Recién llegados a Curitiba. Nos recibe una niebla londinense. A veces Curitiba nos parece un antibrasil, al menos el antibrasil de nuestras imaginaciones. Esto parece una genialidad de la Federación o de Del Bosque. Venir a Brasil huyendo de Brasil. En el frío de este sur que es norte. Se ha ahorrado España el ventarrón de vida, color, desorden y candomblé que ofrece Salvador. Porque algo de mal de ojo y de fatalidad había en este partido. Lo último sería explicarlo con supersticiones, pero como se suele decir: hoy no estaba de Dios.

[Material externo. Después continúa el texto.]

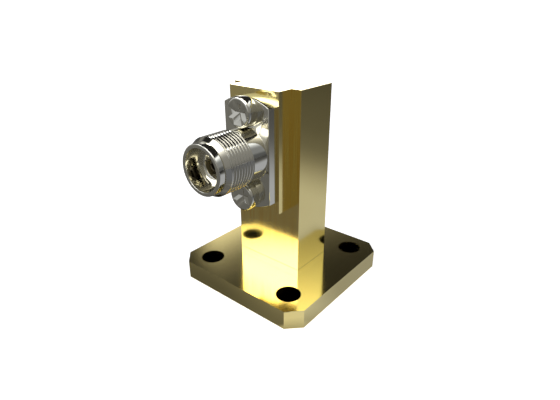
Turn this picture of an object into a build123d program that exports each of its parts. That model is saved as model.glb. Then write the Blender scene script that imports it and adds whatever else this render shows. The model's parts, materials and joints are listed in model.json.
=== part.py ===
from build123d import *
import os

# Right-angle adapter from a rectangular waveguide to a coaxial socket, in millimetres.
# The origin is the middle of the waveguide's mouth, on the flange's mating face.
# +Z runs up the waveguide, X is the guide's broad side, and the socket points along -Y.

# Waveguide channel
guide_width = 7.112
guide_height = 3.556
guide_corner_radius = 0.4

# Flange, with a short stub that carries the column
flange_side = 19.05
flange_thickness = 2.4
flange_corner_cut = 1.6
flange_edge_break = 0.08
bolt_spacing_x = 12.70
bolt_spacing_y = 13.46
bolt_hole_diameter = 2.95
stub_height = 0.55

# Walls of the column round the channel, beside its short and its long sides
side_wall = 1.194
broad_wall = 1.072

# Height of the socket's axis, and how far above it the channel is closed
axis_height = 17.95
backshort_distance = 2.75

# Outside of the socket, from the plate to the mouth
barrel_diameter = 6.0
barrel_length = 2.15
thread_diameter = 6.35
thread_length = 3.3
thread_pitch = 0.4
thread_depth = 0.165
thread_crest = 0.06
thread_chamfer_diameter = 5.66
thread_chamfer_length = 0.5
pilot_diameter = 5.5
pilot_length = 0.8
pilot_edge_break = 0.12

# Inside of the socket
mouth_diameter = 4.6
mouth_depth = 1.9
air_line_diameter = 2.92
bead_pocket_diameter = 4.0
bead_length = 1.0
sleeve_length = 2.65

# Contacts on the axis
contact_diameter = 1.27
contact_bore_diameter = 0.94
contact_bore_depth = 1.9
contact_slot_width = 0.14
contact_slot_depth = 1.6
stud_diameter = 0.8
stud_reach = 0.65
rear_contact_recess = 0.35
rear_bore_depth = 1.3
rear_slot_width = 0.12
rear_slot_depth = 0.9

# Glass seal, its pin and the probe in the waveguide
seal_diameter = 1.93
seal_length = 1.4
glass_diameter = 1.6
pin_diameter = 0.3
pin_line_diameter = 0.69
probe_reach = 1.83
probe_tip_diameter = 1.2
probe_tip_length = 1.1

# Screws that hold the plate to the pad
screw_diameter = 1.85
screw_point_chamfer = 0.2
head_diameter = 3.4
head_height = 1.25
head_rounding = 0.3
recess_span = 2.6
recess_width = 1.2
recess_floor_span = 1.4
recess_floor_width = 0.1
recess_depth = 0.4

# Mounting plate, a disc with two milled flats, and the rim that it keeps outside its screw holes
plate_width = 6.35
plate_thickness = 1.25
plate_rim = 0.455
plate_edge_break = 0.08

# Raised pad at the column's front, and how far it reaches past the plate
pad_depth = 2.1
pad_side_margin = 0.325
pad_lower_margin = 0.6
pad_upper_margin = 0.7

# Clearances: press_gap, thread_gap and screw_hole_gap are radial, the others are lengths
press_gap = 0.01
thread_gap = 0.01
screw_hole_gap = 0.12
head_to_barrel_gap = 0.05
screw_floor = 0.672
drill_allowance = 0.2
stud_end_gap = 0.1
pin_end_gap = 0.1

# Sizes that follow from the ones above
column_width = guide_width + 2 * side_wall
column_depth = guide_height + 2 * broad_wall
screw_hole_diameter = screw_diameter + 2 * screw_hole_gap
screw_spacing = barrel_diameter + head_diameter + 2 * head_to_barrel_gap
screw_reach = broad_wall + pad_depth - screw_floor - drill_allowance
plate_diameter = screw_spacing + screw_hole_diameter + 2 * plate_rim
pad_width = plate_width + 2 * pad_side_margin
pad_bottom = axis_height - plate_diameter / 2 - pad_lower_margin
column_top = axis_height + plate_diameter / 2 + pad_upper_margin
seam_height = flange_thickness + stub_height
pad_face = -(column_depth / 2 + pad_depth)
pad_to_channel = broad_wall + pad_depth

# Distances out of the pad's face, along the socket's axis
thread_start = plate_thickness + barrel_length
thread_end = thread_start + thread_length
pilot_start = thread_end + thread_chamfer_length
mouth = pilot_start + pilot_length
mating_plane = mouth - mouth_depth
bead_start = sleeve_length
bead_shoulder = bead_start + bead_length

os.makedirs("parts", exist_ok=True)


def half_plane(height=axis_height):
    """Plane in which the first coordinate runs out of the pad and the second away from the axis."""
    return Plane(origin=(0, pad_face, height), x_dir=(0, -1, 0), z_dir=(-1, 0, 0))


def turned(points, height=axis_height):
    """Turns an outline of (distance out of the pad, radius) points about a line along Y."""
    outline = make_face(Polyline(*points, close=True))
    return revolve(half_plane(height) * outline, Axis((0, pad_face, height), (0, -1, 0)))


def rod(diameter, start, end, height=axis_height):
    """Round bar along Y, between two distances out of the pad."""
    return turned([(start, 0), (end, 0), (end, diameter / 2), (start, diameter / 2)], height)


def tube(outer, inner, start, end):
    """Round tube on the socket's axis, between two distances out of the pad."""
    return turned([(start, inner / 2), (end, inner / 2), (end, outer / 2), (start, outer / 2)])


def upright_box(width, depth, bottom, top, middle_y=0.0):
    """Box that stands between two heights."""
    return Pos(0, middle_y, bottom) * extrude(Rectangle(width, depth), top - bottom)


def channel(bottom, top):
    """Rectangular waveguide space between two heights, with milled corners."""
    section = RectangleRounded(guide_width, guide_height, guide_corner_radius)
    return Pos(0, 0, bottom) * extrude(section, top - bottom)


def crossed_slots(width, depth, end, span):
    """Two slots across the socket's axis, cut back from one end towards the pad."""
    lengthwise = Pos(0, pad_face - end + depth / 2, axis_height)
    return lengthwise * Box(width, depth, span) + lengthwise * Box(span, depth, width)


def screw_heights():
    """Heights of the two screws, lower one first."""
    return axis_height - screw_spacing / 2, axis_height + screw_spacing / 2


def make_flange():
    """Square flange with cut corners, four bolt holes and the stub under the column."""
    square = Rectangle(flange_side, flange_side)
    plate = extrude(chamfer(square.vertices(), flange_corner_cut), flange_thickness)
    rims = plate.edges().group_by(Axis.Z)[0] + plate.edges().group_by(Axis.Z)[-1]
    plate = chamfer(rims, flange_edge_break)
    stub = upright_box(column_width, column_depth, flange_thickness, seam_height)
    places = GridLocations(bolt_spacing_x, bolt_spacing_y, 2, 2)
    holes = Sketch() + places * Circle(bolt_hole_diameter / 2)
    return plate + stub - extrude(holes, flange_thickness) - channel(0, seam_height)


def make_waveguide_body():
    """Column with its pad, the blind channel, the seal's seat and the two tapped holes."""
    column = upright_box(column_width, column_depth, seam_height, column_top)
    pad_middle = (pad_face - column_depth / 2) / 2
    pad = upright_box(pad_width, pad_depth, pad_bottom, column_top, pad_middle)
    body = column + pad - channel(seam_height, axis_height + backshort_distance)
    body -= rod(seal_diameter + 2 * press_gap, -seal_length, 0)
    body -= rod(pin_line_diameter, -pad_to_channel, -seal_length)
    for height in screw_heights():
        body -= rod(screw_diameter + 2 * thread_gap, -(screw_reach + drill_allowance), 0, height)
    return body


def thread_profile():
    """Ridges of the thread as rings, front end first, as (distance out of the pad, radius) points."""
    crest = thread_diameter / 2
    groove_count = int(thread_length / thread_pitch)
    first_groove = thread_end - (thread_length - groove_count * thread_pitch) / 2 - thread_pitch / 2
    half_mouth = (thread_pitch - thread_crest) / 2
    points = [(thread_end, crest)]
    for index in range(groove_count):
        middle = first_groove - index * thread_pitch
        points.append((middle + half_mouth, crest))
        points.append((middle, crest - thread_depth))
        points.append((middle - half_mouth, crest))
    points.append((thread_start, crest))
    return points


def make_connector_shell():
    """Mounting plate, barrel, threaded length, pilot and stepped bore, turned in one piece."""
    disc = Circle(plate_diameter / 2) & Rectangle(plate_width, plate_diameter)
    plate_plane = Plane(origin=(0, pad_face, axis_height), x_dir=(1, 0, 0), z_dir=(0, -1, 0))
    plate = extrude(plate_plane * disc, plate_thickness)
    plate = chamfer(plate.edges().group_by(Axis.Y)[0], plate_edge_break)
    lip = mouth - pilot_edge_break
    outside = turned([
        (0, 0),
        (mouth, 0),
        (mouth, pilot_diameter / 2 - pilot_edge_break),
        (lip, pilot_diameter / 2),
        (pilot_start, pilot_diameter / 2),
        (pilot_start, thread_chamfer_diameter / 2),
        *thread_profile(),
        (thread_start, barrel_diameter / 2),
        (0, barrel_diameter / 2),
    ])
    shell = plate + outside
    shell -= rod(mouth_diameter, mating_plane, mouth)
    shell -= rod(air_line_diameter, bead_shoulder, mating_plane)
    shell -= rod(bead_pocket_diameter, 0, bead_shoulder)
    for height in screw_heights():
        shell -= rod(screw_hole_diameter, 0, plate_thickness, height)
    return shell


def make_support_bead():
    """Dielectric bead against the shell's inner shoulder."""
    outer = bead_pocket_diameter - 2 * press_gap
    return tube(outer, stud_diameter + 2 * press_gap, bead_start, bead_shoulder)


def make_rear_sleeve():
    """Outer conductor behind the bead, held between it and the pad."""
    return tube(bead_pocket_diameter - 2 * press_gap, air_line_diameter, 0, bead_start)


def make_centre_contact():
    """Slotted socket contact, with a stud that passes through the bead."""
    body = rod(contact_diameter, bead_shoulder, mating_plane)
    stud = rod(stud_diameter, bead_start - stud_reach, bead_shoulder)
    bore = rod(contact_bore_diameter, mating_plane - contact_bore_depth, mating_plane)
    slots = crossed_slots(contact_slot_width, contact_slot_depth, mating_plane, 2 * contact_diameter)
    return body + stud - bore - slots


def make_rear_contact():
    """Rear half of the contact, which takes the stud at its front and grips the feed pin."""
    body = rod(contact_diameter, rear_contact_recess, bead_start)
    stud_bore = rod(
        stud_diameter + 2 * press_gap, bead_start - stud_reach - stud_end_gap, bead_start
    )
    pin_bore_end = rear_contact_recess + rear_bore_depth
    pin_bore = rod(pin_diameter + 2 * press_gap, rear_contact_recess, pin_bore_end)
    slot_middle = pad_face - rear_contact_recess - rear_slot_depth / 2
    slot = Pos(0, slot_middle, axis_height) * Box(
        rear_slot_width, rear_slot_depth, 2 * contact_diameter
    )
    return body - stud_bore - pin_bore - slot


def make_bead_ring():
    """Metal ring of the glass seal, flush with the pad's face."""
    return tube(seal_diameter, glass_diameter, -seal_length, 0)


def make_glass_bead():
    """Glass between the ring and the pin."""
    outer = glass_diameter - 2 * press_gap
    return tube(outer, pin_diameter + 2 * press_gap, -seal_length, 0)


def make_feed_pin():
    """Pin of the seal, from the rear contact into the waveguide."""
    front = rear_contact_recess + rear_bore_depth - pin_end_gap
    return rod(pin_diameter, -(pad_to_channel + probe_reach), front)


def make_probe_tip():
    """Sleeve on the pin's end, which widens the probe inside the waveguide."""
    end = -(pad_to_channel + probe_reach)
    return tube(probe_tip_diameter, pin_diameter + 2 * press_gap, end, end + probe_tip_length)


def cross_recess(height):
    """Two crossed wings with sloping walls, wide at the head's face and narrow at the floor."""
    face = pad_face - plate_thickness - head_height
    face_plane = Plane(origin=(0, face, height), x_dir=(1, 0, 0), z_dir=(0, 1, 0))
    floor_plane = face_plane.offset(recess_depth)
    opening = face_plane * Rectangle(recess_span, recess_width)
    floor = floor_plane * Rectangle(recess_floor_span, recess_floor_width)
    wing = loft([opening, floor])
    return wing + wing.rotate(Axis((0, face, height), (0, 1, 0)), 90)


def make_screw(height):
    """Pan head screw with a cross recess, through the plate and into the pad."""
    face = plate_thickness + head_height
    head = rod(head_diameter, plate_thickness, face, height)
    head = fillet(head.edges().group_by(Axis.Y)[0], head_rounding)
    radius = screw_diameter / 2
    shank = turned([
        (plate_thickness, 0),
        (plate_thickness, radius),
        (screw_point_chamfer - screw_reach, radius),
        (-screw_reach, radius - screw_point_chamfer),
        (-screw_reach, 0),
    ], height)
    return head + shank - cross_recess(height)


lower_height, upper_height = screw_heights()

pieces = {
    "flange": make_flange(),
    "waveguide_body": make_waveguide_body(),
    "connector_shell": make_connector_shell(),
    "support_bead": make_support_bead(),
    "rear_sleeve": make_rear_sleeve(),
    "centre_contact": make_centre_contact(),
    "rear_contact": make_rear_contact(),
    "bead_ring": make_bead_ring(),
    "glass_bead": make_glass_bead(),
    "feed_pin": make_feed_pin(),
    "probe_tip": make_probe_tip(),
    "upper_screw": make_screw(upper_height),
    "lower_screw": make_screw(lower_height),
}

for name, piece in pieces.items():
    export_step(piece, f"parts/{name}.step")
    print(name, "volume", round(piece.volume, 3), "solids", len(piece.solids()))
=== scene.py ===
"""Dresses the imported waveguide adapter: milled gold blocks, turned steel, screws and a small studio."""

from __future__ import annotations

import json
import logging
import math
from dataclasses import dataclass, field, fields
from enum import Enum
from typing import Any, Iterable, Sequence

import bmesh
import bpy
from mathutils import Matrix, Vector

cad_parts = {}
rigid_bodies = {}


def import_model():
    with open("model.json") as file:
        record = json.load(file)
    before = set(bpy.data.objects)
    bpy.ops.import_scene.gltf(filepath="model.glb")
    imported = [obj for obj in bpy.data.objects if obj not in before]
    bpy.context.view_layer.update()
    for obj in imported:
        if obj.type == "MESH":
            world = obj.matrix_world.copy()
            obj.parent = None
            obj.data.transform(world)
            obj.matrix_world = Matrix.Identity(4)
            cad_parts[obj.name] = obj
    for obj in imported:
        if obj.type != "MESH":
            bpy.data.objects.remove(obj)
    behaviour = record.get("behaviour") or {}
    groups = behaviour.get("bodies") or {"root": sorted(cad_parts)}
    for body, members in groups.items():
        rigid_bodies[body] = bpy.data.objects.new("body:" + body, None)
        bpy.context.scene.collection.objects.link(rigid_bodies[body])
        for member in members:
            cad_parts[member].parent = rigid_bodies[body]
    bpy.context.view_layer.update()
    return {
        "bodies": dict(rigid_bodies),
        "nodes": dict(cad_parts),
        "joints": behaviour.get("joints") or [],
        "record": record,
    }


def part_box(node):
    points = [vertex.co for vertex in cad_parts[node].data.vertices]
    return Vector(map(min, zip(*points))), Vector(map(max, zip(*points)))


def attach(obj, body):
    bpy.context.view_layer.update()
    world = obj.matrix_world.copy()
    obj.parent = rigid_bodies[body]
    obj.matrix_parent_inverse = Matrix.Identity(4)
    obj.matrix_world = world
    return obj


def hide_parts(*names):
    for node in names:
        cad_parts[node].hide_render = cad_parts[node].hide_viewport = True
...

Una hora para llegar al estadio, o mejor, a un par de kilómetros del estadio. En el camino, las aficiones, los brasileños, vendedores de cerveza o evangelizadores de distintos credos. Y el ejército. Decenas, centenares de militares, con ese aspecto algo inquietante que tienen los uniformes de los ejércitos sudamericanos. Organizar un Mundial aquí es como empeñarse en montar un Woodstock en Corea del Norte. Se quejan los brasileños de la salud, la educación y las infraestructuras, y con razón. El atasco brasileño lo tuvo después el juego de España.
Tiempo habrá mañana de analizar lo deportivo, pero Holanda es un equipazo. Del fútbol total a un fútbol pequeño, pero definidísimo. Y Van Gaal como normalizador que huye de solemnidades en la concentración. Tiene el ceño táctico, el orgullo de su entrenador, que contagia coraje, garra al equipo y, cómo decirlo, un renovado sentido del espectáculo. Un histrionismo que a veces tiene algo de Mourinho. Van Gaal tiene derrotes de humor, una inconfundible energía y algo asombroso: la constante solidez táctica. No ha habido un equipo suyo que no tuviera nervio táctico. Hace equipos fibrosos.
Y de España ya hablaremos mañana.
Viajando con la Selecciónse va queriendo a ese equipo por dentro. En el hall del hotel, mientras tropezaba con Edmundo, el delantero brasileño, familias de españoles se reencontraban con motivo de la selección. Emigrantes lejanísimos, ancianos, que se reunían para ver a su España.
La selección también es la sensación de poca cosa al ver que toda su prensa cabe en un autobús. O esa estampa de hoy, saliendo del estadio, casi simbólica, en la que Manolo el del bombo caminaba solitario con su ídem entre la muchedumbre naranja.
Tambien al comprobar el amor que levanta entre gentes que no la conocen, que se pintan su bandera por una admiración que agradecemos, pero que a veces no terminamos de comprender.
Qué poca cosa somos. Qué débil España y qué grande. Le han metido una mano de goles y a nosotros, aficionados, parece que ahora nos queda el trago de despedir a otra generación (¿Y cuántas son ya?).